Gibbs won't give the answer that they know too well. Nothing.
"All right, what about this Starfleet group?"
"There're organized into various ships, that is, the Federation side is. The class of ship is based on the size of the group. Bill's ... well, I guess you'd say he ranks as head or coordinator of a couple of groups, which is why he's a 'Commodore'. He's got seven 'ships' under him, all the groups in Maryland, you see."
"Travels a lot, then?" She nods. "How do they keep in touch?"
"Phone, e-mail, a web page, conference calls, the usual."
Their first job is finding this man, assuming he's still alive. "How deeply into this is he?"

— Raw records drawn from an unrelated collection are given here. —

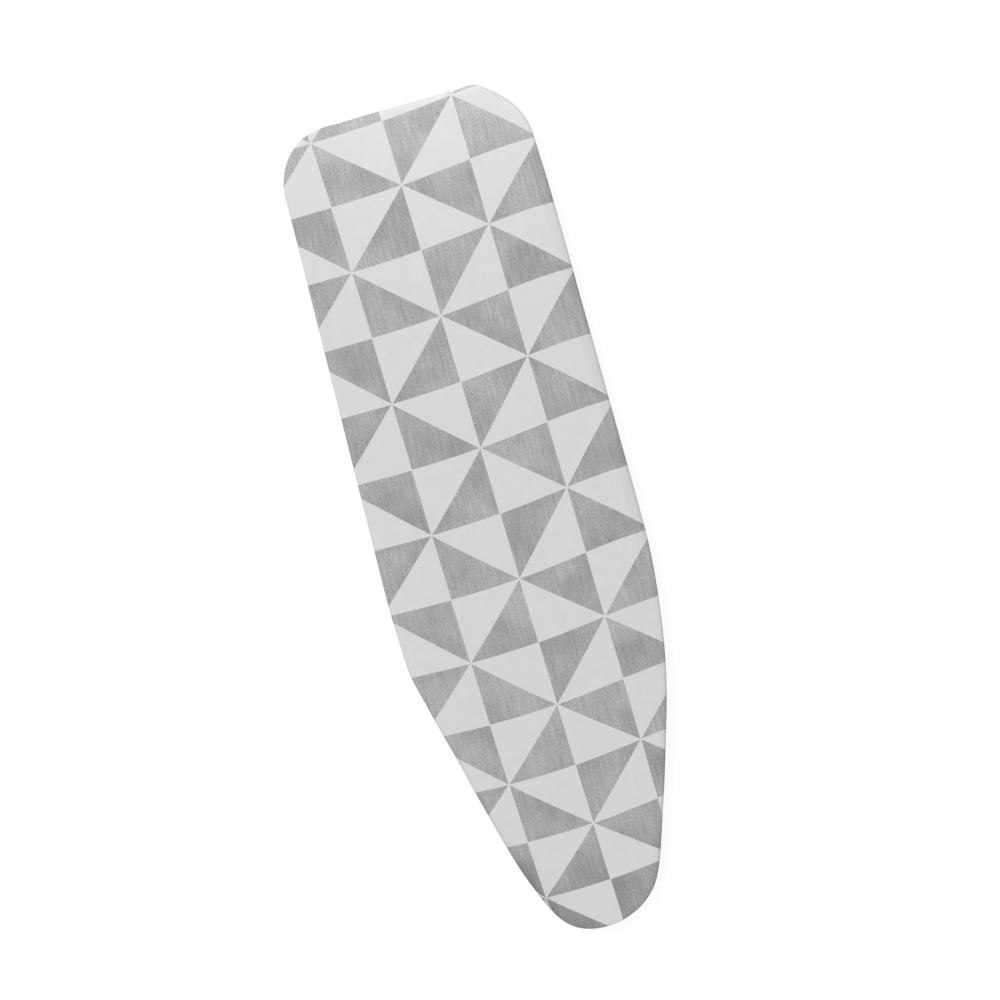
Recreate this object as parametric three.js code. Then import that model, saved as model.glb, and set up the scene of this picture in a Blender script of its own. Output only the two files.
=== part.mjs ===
// Fitted ironing board cover, drawn as it sits when it is pulled over a board.
// Printed cotton lies over foam and felt, is turned under all round, and ends in a folded
// binding that holds an elastic. Three straps close across the underside with hook and loop.
// Units are millimetres. +X runs from the square heel to the nose, +Z is the ironing side,
// and the cover rests on Z = 0.

import * as THREE from 'three';

// Outline seen from above, from the heel to the nose
const coverLength = 1200;
const heelHalfWidth = 181.3;
const heelCornerRadius = 88;
const sideFlareDegrees = 0.76;
const shoulderRadius = 845;
const taperDegrees = 15.7;
const taperRadius = 490;
const noseRadius = 90;
const noseArcDegrees = 64;

// Layers and the space that the board takes
const fabricThickness = 0.8;
const foamThickness = 5;
const feltThickness = 3;
const boardDepth = 22;
const fitGap = 0.3;

// Padded edge, where the top rolls over the rim of the board
const rollWidth = 24;
const rollHeight = 10;

// Turned-under skirt
const lowerEdgeChamfer = 6;
const skirtDepth = 52;
const puffInset = 27;
const puffDrop = 3.6;

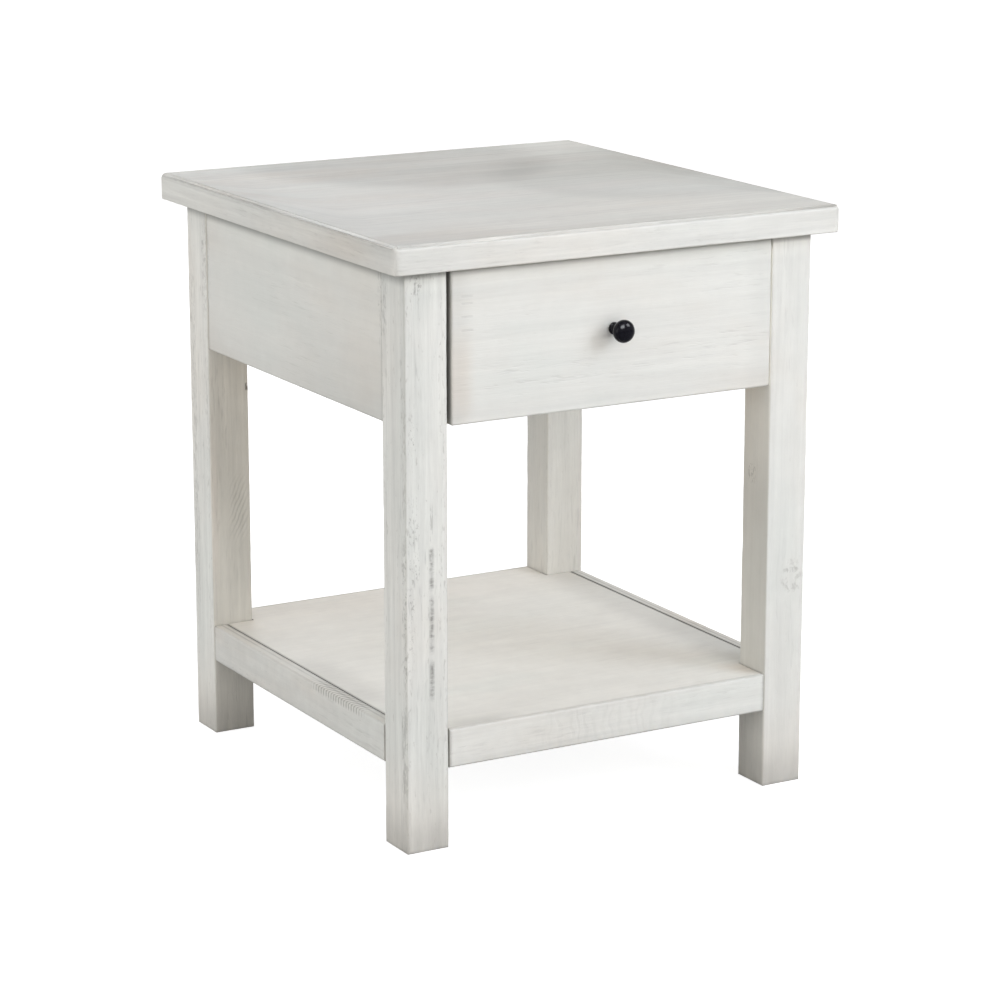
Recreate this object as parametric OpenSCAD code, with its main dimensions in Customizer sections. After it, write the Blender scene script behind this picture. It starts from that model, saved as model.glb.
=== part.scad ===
// Side table with one drawer and a low shelf.
// Millimetres, +Z up, feet on Z = 0, drawer opening towards -Y.
// The origin is at the bottom centre of the whole table, with the knob counted in its depth.

/* [Overall] */
// Width of the top, left to right
table_w = 510; // [480:1:560]
// Depth of the top, front to back
table_d = 535; // [510:1:600]
// Height of the table
table_h = 610; // [590:1:680]
// Thickness of the top slab
top_t = 28.5; // [24:0.5:32]
// How far the top overhangs the legs on every side
top_overhang = 22; // [16:1:28]

/* [Frame] */
// Side of the square legs
leg_w = 47; // [44:1:52]
// Thickness of the aprons and rails
board_t = 18; // [16:1:20]
// Height of the side and rear aprons
apron_h = 153.5; // [150:0.5:175]
// How far the aprons and side rails sit back from the faces of the legs
recess = 1; // [0.5:0.5:2]
// Depth of the slim rails behind the drawer front
front_rail_d = 24; // [22:1:24]

/* [Shelf] */
// Height of the upper face of the shelf
shelf_z = 122; // [110:1:200]
// Height of the shelf rails
shelf_rail_h = 40; // [36:1:50]
// Thickness of the shelf panel
shelf_t = 16; // [12:1:18]
// Strip of a side rail that shows beside the panel
side_lip = 13.5; // [12:0.5:14]
// Strip of the front and rear rails that shows beside the panel
front_lip = 4; // [3:0.5:5]

/* [Drawer] */
// Thickness of the drawer front
front_t = 20; // [18:1:20]
// Gap between the drawer front and the left leg
gap_left = 4; // [1:0.5:5]
// Gap between the drawer front and the right leg
gap_right = 0.5; // [0.5:0.5:5]
// Gap between the drawer front and the underside of the top
gap_top = 2.5; // [2:0.5:4]
// Thickness of the box's sides, back and inner front
box_t = 12; // [12:1:14]
// Height of the drawer box
box_h = 100; // [90:1:102]
// Length of the drawer box, front to back
box_len = 400; // [380:1:410]
// How far the drawer opens
travel = 280; // [200:5:280]

/* [Knob] */
// Diameter of the knob's head
knob_d = 23; // [20:0.5:32]
// Depth of the knob's rounded head
knob_head_t = 17; // [14:0.5:20]
// How far the knob stands out from the drawer front
knob_out = 27; // [26:0.5:32]
// How far the knob sits above the middle of the drawer front
knob_rise = 2; // [0:1:10]

/* [Hidden] */
$fn = 48;

// Colours of the finishes
paint = [0.89, 0.88, 0.85];
bare_pine = [0.84, 0.72, 0.54];
black_metal = [0.09, 0.09, 0.10];
zinc = [0.72, 0.73, 0.75];
steel = [0.62, 0.63, 0.65];
rubber = [0.15, 0.15, 0.16];

// Main planes. The knob stands proud of the top, so the frame sits back by half of that.
leg_x = table_w / 2 - top_overhang;              // outer faces of the legs
side_x = leg_x - leg_w;                          // inner faces of the legs
knob_proud = max(0, knob_out - top_overhang);
mid_y = knob_proud / 2;                          // middle of the top
front_y = mid_y - table_d / 2 + top_overhang;    // front faces of the legs
rear_y = mid_y + table_d / 2 - top_overhang;     // rear faces of the legs
under_top = table_h - top_t;
apron_z = under_top - apron_h;                   // lower edge of the aprons
apron_x = leg_x - recess;                        // outer face of a side apron
apron_in_x = apron_x - board_t;
apron_y = rear_y - recess;                       // outer face of the rear apron
apron_in_y = apron_y - board_t;
rail_recess = 0.5;
rail_y = front_y + rail_recess;                  // front face of the front shelf rail

// Edge roundings
leg_r = 2;
top_r = 5.5;
top_low_r = 2;
top_plan_r = 10;
front_r = 3.5;
front_end_r = 1.5;
rail_r = 2.5;
board_r = 1;
panel_r = 0.8;

// Fit round dowels and screws in their holes, and how far a cut runs past the face that it opens
fit = 0.05;
over = 1;

// Open joints of the shelf
side_rail_gap = 2;       // front ends of the side rails
front_rail_gap = 1.2;    // left end of the front rail
rail_play = 0.3;         // all other ends of the rails
panel_gap = 1.5;         // panel beside a side rail
panel_play = 0.3;        // panel behind the front rail
notch_play = 1;          // panel round a leg

// Dowels
dowel_d = 8;
dowel_l = 40;
apron_dowel_z = [apron_z + 25, apron_z + apron_h / 2, under_top - 25];
small_dowel_d = 6;
small_dowel_l = 36;
front_rail_y = front_y + front_t + 1.5;
small_dowel_y = [front_rail_y + 6, front_rail_y + front_rail_d - 6];
shelf_dowel_z = [shelf_z - shelf_rail_h + 6, shelf_z - shelf_t - 6];
rail_dowel_y = [rail_y + board_t / 2, rear_y - rail_recess - board_t / 2];

// Front rails
bottom_rail_z = apron_z + 3;

// Screws: shank diameter, length, head diameter, head height
wood_screw = [4, 30, 8, 2.6];
long_screw = [4, 40, 8, 2.6];
box_screw = [3.5, 30, 7, 2.2];
front_screw = [4, 26, 8, 2.6];
slide_screw = [3.2, 10, 6.4, 1.2];
counterbore_d = 9;

// Battens
cleat = 20;
cleat_len = 300;
cleat_screw_y = [mid_y - 110, mid_y, mid_y + 110];
top_screw_y = [mid_y - 60, mid_y + 60];
front_screw_x = [-120, 0, 120];
rear_screw_x = [-90, 90];
rear_cleat_screw_x = [-60, 120];
spacer_h = 40;
spacer_screw_y = [mid_y - 150, mid_y + 10, mid_y + 150];
spacer_screw_up = 8;                             // above the middle of the slide

// Shelf screws, sunk into the rails from below and set towards the middle of the table
shelf_screw_in = 2.5;
shelf_screw_y = [rail_dowel_y[0] + shelf_screw_in, rail_dowel_y[1] - shelf_screw_in];
shelf_screw_z = shelf_z - shelf_t - 18;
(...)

"It's a hobby, a chance to socialize and have fun - after his florist job is over."
It's getting into Spring, with Saint Patrick's Day - and McGee's wedding - in two days. Gibbs hopes Rolonio is in his truck delivering shamrocks and that, while it's a distraction from their job, the team can get the groom to the church on time.
Case first.
He turns to Ducky and Jimmy. "Duck, get what you can out of that diary."
"Well, actually, Jethro, it is a Journal, not a diary. You see, a diary will be a record of daily, dated entries while a journal would not necessarily correspond to particular or even consecutive days."
"Duck."
"Of course, Jethro."
Gibbs starts out with Stillwell, glances back to Palmer. "Come along, Black Lung."